22 thoughts on “Another couple of bozos try to invent a new economics”

  1. It’s well worth looking at the comment below Tim’s


    Hallelujah. Everytime I hear the word “growth” on the news when applied to the UK or the US, I wince. Where is this growth coming from? At who’s expense? Apparently we would need 3 earths to sustain everyone in the world at UK standards of consumption, we would need 11 earths to sustain them at US levels. We need to shrink, not grow.


    That’s the market they write for.

  2. I’m not so sure the steady-state means static inputs. In a dynamic steady-state – i.e. along the “balanced growth path” certain ratios are constant – i.e. the capital output ratio, or the quantity of capital-per-technology-adjusted-worker.

    As you say, in steady-state, growth comes from the 1-2% technological advance that allows to create more value from a given quantity of inputs, but the absolute quantity of physical capital (the only input that’s chosen in the simplest models, assuming exogenous labour force) is growing in steady-state – if the capital input was constant, the capital-output ratio would tend to zero over time.
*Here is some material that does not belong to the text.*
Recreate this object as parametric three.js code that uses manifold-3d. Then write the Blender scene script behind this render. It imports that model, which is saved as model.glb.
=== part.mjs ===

    Although I suppose this just relocates the question – what quantity of physical resources are required to construct this ever-growing stock of physical capital. And this is before adding actual inputs (materials) to the model. Anyway, I wouldn’t be so confident steady-state with growth from technological progress entails constant physical inputs.

    a more sensible version of their “money changing hands” complaint would be that GDP is only based on expenditure the market economy, not home production. At least, I think that’s the case. This is, of course, a well known point.

  3. also, whilst I might end up with egg on my face, I expect this claim: “in the US, for example, a 3% increase in GDP tends to be accompanied by a 1% fall in unemployment.” is false.

  4. Luis Enrique: The GDP/unemployment thing is a quote from the article, not a comment by Tim.

  5. When did growth become a dirty word to lefties? They used to boast that their scientific central planning would quickly overtake chaotic unplanned markets.

  6. Matthew L

    yes and I’m saying it’s probably false. What made you think I thought Tim wrote it?

  7. When did growth become a dirty word to lefties? They used to boast that their scientific central planning would quickly overtake chaotic unplanned markets.


    When it didn’t

  8. Luis

    I think they are talking about this:

    “The law has indeed “evolved,” or changed over time to fit the current economic climate and employment trends at the time. One version of Okun’s law has stated very simply that when unemployment falls by 1%, GNP rises by 3%. Another version of Okun’s Law focuses on a relationship between unemployment and GDP, whereby a percentage increase in unemployment causes a 2% fall in GDP.”

    Panel of 10 major countries:

    Although this doesnt agree with the original new economics piece Japan statement.

    Bottom line: They are bozos

  9. ken,

    oh cripes, I completely mis-read them. For some reason I’d read them as making the very stupid claim that 3% growth is associated with a 1% fall in employment in the USA, not unemployment. Duh, me.

    right, well having understood them correctly now, I hope, I don’t think that claim is false, but neither do I think that’s a surprisingly weak relationship between growth and employment. As Tim points out, you’d expect output growth rates to outpace employment growth rates.

  10. Rob, Yup. Growth in countries that have restrictive labour laws will be more driven by capital accumulation and productivity.

  11. ‘This tosh’ doesn’t even begin to cut it when taken alongside my local Green Party Manifesto.

  12. If we followed the Grauniad logic of including overnight cash flows in GDP, then that implies we should include all bank loans and mortgages (and not just profits made on their interest). Which would of course be absurd.

  13. Hi Luis

    I agree with your observations about steady state (as in the balanced growth path in endogenous growth theory), but in this case Tim is closer:

    Their version is about no more inputs beyond a certain point. So tech progress is allowed, but they want to match costs to benefits while including eco-system etc. I am of the view that generally the costs are still massively outweighed by the benefits, but the tree huggers might disagree.

  14. It’s remarkable how every “new economics” seems to come out exactly the same as the last one.

    I am reminded in fact very strongly of Ritchie’s sadly abandoned “Enough Economics” project.

  15. I think that Sam’s Second Law of Revolutionary Politics can be applied here, which states when people demand a ‘new democracy’ what they are demanding inevitably turns out either not to be ‘new’ or not to be ‘democracy’

    reckon the same is true of economics.

  16. They also claim they are opposed to ‘austerity’. I think this must just be the leftist equivalent of being against sin, a simple statement of a political position devoid of meaning.

    Because clearly they are in favour of a massive austerity programme. Zero growth in government expenditure must presumably be part of their zero growth programme. But zero forever wildly exceeds any austerity proposed or imagined by the driest Tories out there.

    It’s odd that the left is still prepared to give an audience to the zero-growthers. Zero growth is what we’ve had for the last few years. And they hate it – zero growth in public expenditure is routinely described as an ‘assault’.

  17. Ah but Flat Eric, zero growth in public expeniture is a “cut”. Inflation sees to that.

    They are “progressive” you see and so their gravy trains must always “progress”.

    The sooner we can get away from the sin of “using up the budget” the better public governance in theUK might be.

    I was always told that falls in unemployment lagged a long way behind GDP growth. Is that still true ?

  18. The man is insane. And he’s working in my institution, which is depressing.

    So this jobs ‘n’ growth line he’s pushing: the Japanese have apparently achieved the feat, in some ways enviable and in others not, of getting jobless growth. And this demonstrates that it is possible to get growthless jobs? Argh!